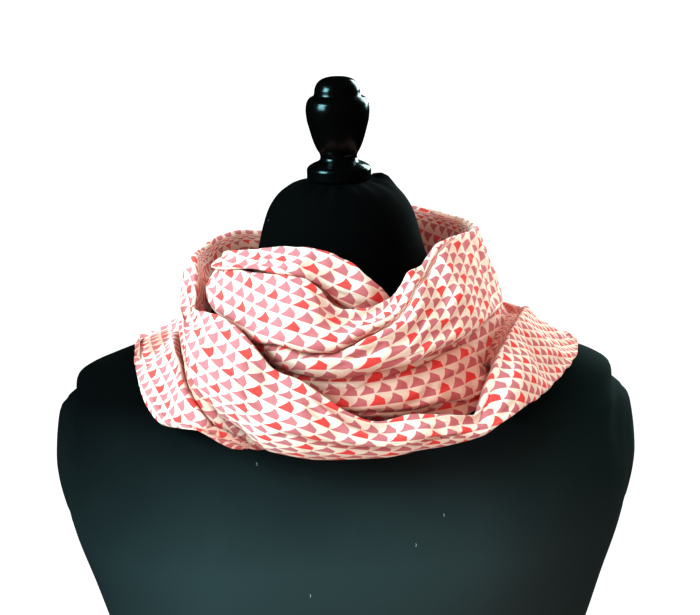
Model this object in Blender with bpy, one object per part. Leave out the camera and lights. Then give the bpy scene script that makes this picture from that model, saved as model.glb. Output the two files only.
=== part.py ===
"""An infinity scarf wound twice round the neck of a limbless dress form.

The frame is metres with +Z up. The form stands on its flat hip line at z = 0, its neck rises
round the Z axis and its chest faces -Y. An angle is counted in degrees from the front (-Y)
towards -X, so one winding of the scarf adds 360.

The scarf is one endless band of cloth. Each stretch of it that shows is a thin wall, swept
through upright sections: a fold at its upper edge, a bulging face, and a fold at its lower edge.
"""

import math
from collections import namedtuple

import bmesh
import bpy
import numpy as np
from mathutils import Vector
from mathutils.bvhtree import BVHTree

MM = 0.001

# Driving sizes, in millimetres.
NECK_TOP = 700.0  # height of the form, from hip line to neck top
WALL = 2.0  # thickness of the cloth's wall
SEAM_GAP = 0.8  # between the ends of two stretches
REST_GAP = 0.6  # between cloth and what it rests on
BAND_RADIUS = 115.0  # middle of the scarf's ring, where lengths along it are measured
SECTION_STEP = 5.0  # degrees between two sections of a stretch

# ---------------------------------------------------------------------------------------------
# Dress form: half width, and depth before and behind the neck's axis, at each height.
# A higher squareness fills out the corners of the oval.
# ---------------------------------------------------------------------------------------------
Ring = namedtuple("Ring", "height half_width front back squareness")
TORSO = (
    Ring(0, 163, 108, 112, 2.3),
    Ring(60, 168, 114, 119, 2.3),
    Ring(150, 150, 103, 104, 2.3),
    Ring(240, 124, 92, 84, 2.2),
    Ring(330, 147, 112, 92, 2.3),
    Ring(390, 173, 124, 98, 2.4),
    Ring(425, 185, 127, 101, 2.5),
    Ring(465, 196, 121, 102, 2.7),
    Ring(512, 204, 107, 100, 2.8),
    Ring(545, 200, 92, 95, 2.6),
    Ring(559, 192, 83, 86, 2.4),
    Ring(567, 187, 77, 80, 2.25),
    Ring(573, 178, 73, 76, 2.15),
    Ring(579, 164, 70, 72, 2.05),
    Ring(587, 143, 66, 69, 2.0),
    Ring(597, 118, 62, 65.5, 2.0),
    Ring(608, 96, 59.5, 62.5, 2.0),
    Ring(620, 79, 58, 61, 2.0),
    Ring(634, 66, 56.5, 59, 2.0),
    Ring(650, 58.5, 55, 56.5, 2.0),
    Ring(668, 54, 52, 53, 2.0),
    Ring(680, 50, 48, 49, 2.0),
    Ring(689, 44.5, 43, 44, 2.0),
    Ring(695, 38, 37, 37.5, 2.0),
    Ring(698.6, 30, 29.5, 29.5, 2.0),
    Ring(700, 24, 24, 24, 2.0),
)
TALLEST_RING = 20.0  # between two rings of the torso before one more is set between them
TORSO_SIDES = 36

# Turned finial: radius at each height above the neck top.
Turning = namedtuple("Turning", "radius height")
FINIAL = (
    Turning(21.6, 0.0),
    Turning(22.2, 1.0),
    Turning(22.2, 7.0),
    Turning(21.4, 9.1),
    Turning(18.8, 11.0),
    Turning(13.4, 13.7),
    Turning(12.6, 15.9),
    Turning(13.0, 18.0),
    Turning(15.0, 21.5),
    Turning(17.6, 27.9),
    Turning(20.0, 36.2),
    Turning(21.5, 42.4),
    Turning(22.0, 48.4),
    Turning(21.4, 53.2),
    Turning(19.4, 56.7),
    Turning(16.4, 58.5),
    Turning(15.9, 59.8),
    Turning(15.6, 62.5),
    Turning(14.2, 66.2),
    Turning(11.6, 68.9),
    Turning(8.0, 70.5),
    Turning(6.2, 70.9),
)
FINIAL_SIDES = 28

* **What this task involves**
Restate the whole of the material exactly.

* **Reply**
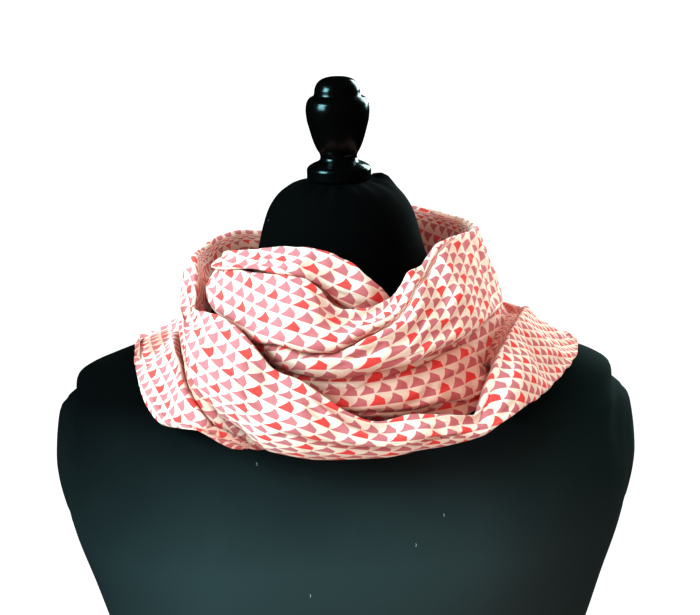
Model this object in Blender with bpy, one object per part. Leave out the camera and lights. Then give the bpy scene script that makes this picture from that model, saved as model.glb. Output the two files only.
=== part.py ===
"""An infinity scarf wound twice round the neck of a limbless dress form.

The frame is metres with +Z up. The form stands on its flat hip line at z = 0, its neck rises
round the Z axis and its chest faces -Y. An angle is counted in degrees from the front (-Y)
towards -X, so one winding of the scarf adds 360.

The scarf is one endless band of cloth. Each stretch of it that shows is a thin wall, swept
through upright sections: a fold at its upper edge, a bulging face, and a fold at its lower edge.
"""

import math
from collections import namedtuple

import bmesh
import bpy
import numpy as np
from mathutils import Vector
from mathutils.bvhtree import BVHTree

MM = 0.001

# Driving sizes, in millimetres.
NECK_TOP = 700.0  # height of the form, from hip line to neck top
WALL = 2.0  # thickness of the cloth's wall
SEAM_GAP = 0.8  # between the ends of two stretches
REST_GAP = 0.6  # between cloth and what it rests on
BAND_RADIUS = 115.0  # middle of the scarf's ring, where lengths along it are measured
SECTION_STEP = 5.0  # degrees between two sections of a stretch

# ---------------------------------------------------------------------------------------------
# Dress form: half width, and depth before and behind the neck's axis, at each height.
# A higher squareness fills out the corners of the oval.
# ---------------------------------------------------------------------------------------------
Ring = namedtuple("Ring", "height half_width front back squareness")
TORSO = (
    Ring(0, 163, 108, 112, 2.3),
    Ring(60, 168, 114, 119, 2.3),
    Ring(150, 150, 103, 104, 2.3),
    Ring(240, 124, 92, 84, 2.2),
    Ring(330, 147, 112, 92, 2.3),
    Ring(390, 173, 124, 98, 2.4),
    Ring(425, 185, 127, 101, 2.5),
    Ring(465, 196, 121, 102, 2.7),
    Ring(512, 204, 107, 100, 2.8),
    Ring(545, 200, 92, 95, 2.6),
    Ring(559, 192, 83, 86, 2.4),
    Ring(567, 187, 77, 80, 2.25),
    Ring(573, 178, 73, 76, 2.15),
    Ring(579, 164, 70, 72, 2.05),
    Ring(587, 143, 66, 69, 2.0),
    Ring(597, 118, 62, 65.5, 2.0),
    Ring(608, 96, 59.5, 62.5, 2.0),
    Ring(620, 79, 58, 61, 2.0),
    Ring(634, 66, 56.5, 59, 2.0),
    Ring(650, 58.5, 55, 56.5, 2.0),
    Ring(668, 54, 52, 53, 2.0),
    Ring(680, 50, 48, 49, 2.0),
    Ring(689, 44.5, 43, 44, 2.0),
    Ring(695, 38, 37, 37.5, 2.0),
    Ring(698.6, 30, 29.5, 29.5, 2.0),
    Ring(700, 24, 24, 24, 2.0),
)
TALLEST_RING = 20.0  # between two rings of the torso before one more is set between them
TORSO_SIDES = 36

# Turned finial: radius at each height above the neck top.
Turning = namedtuple("Turning", "radius height")
FINIAL = (
    Turning(21.6, 0.0),
    Turning(22.2, 1.0),
    Turning(22.2, 7.0),
    Turning(21.4, 9.1),
    Turning(18.8, 11.0),
    Turning(13.4, 13.7),
    Turning(12.6, 15.9),
    Turning(13.0, 18.0),
    Turning(15.0, 21.5),
    Turning(17.6, 27.9),
    Turning(20.0, 36.2),
    Turning(21.5, 42.4),
    Turning(22.0, 48.4),
    Turning(21.4, 53.2),
    Turning(19.4, 56.7),
    Turning(16.4, 58.5),
    Turning(15.9, 59.8),
    Turning(15.6, 62.5),
    Turning(14.2, 66.2),
    Turning(11.6, 68.9),
    Turning(8.0, 70.5),
    Turning(6.2, 70.9),
)
FINIAL_SIDES = 28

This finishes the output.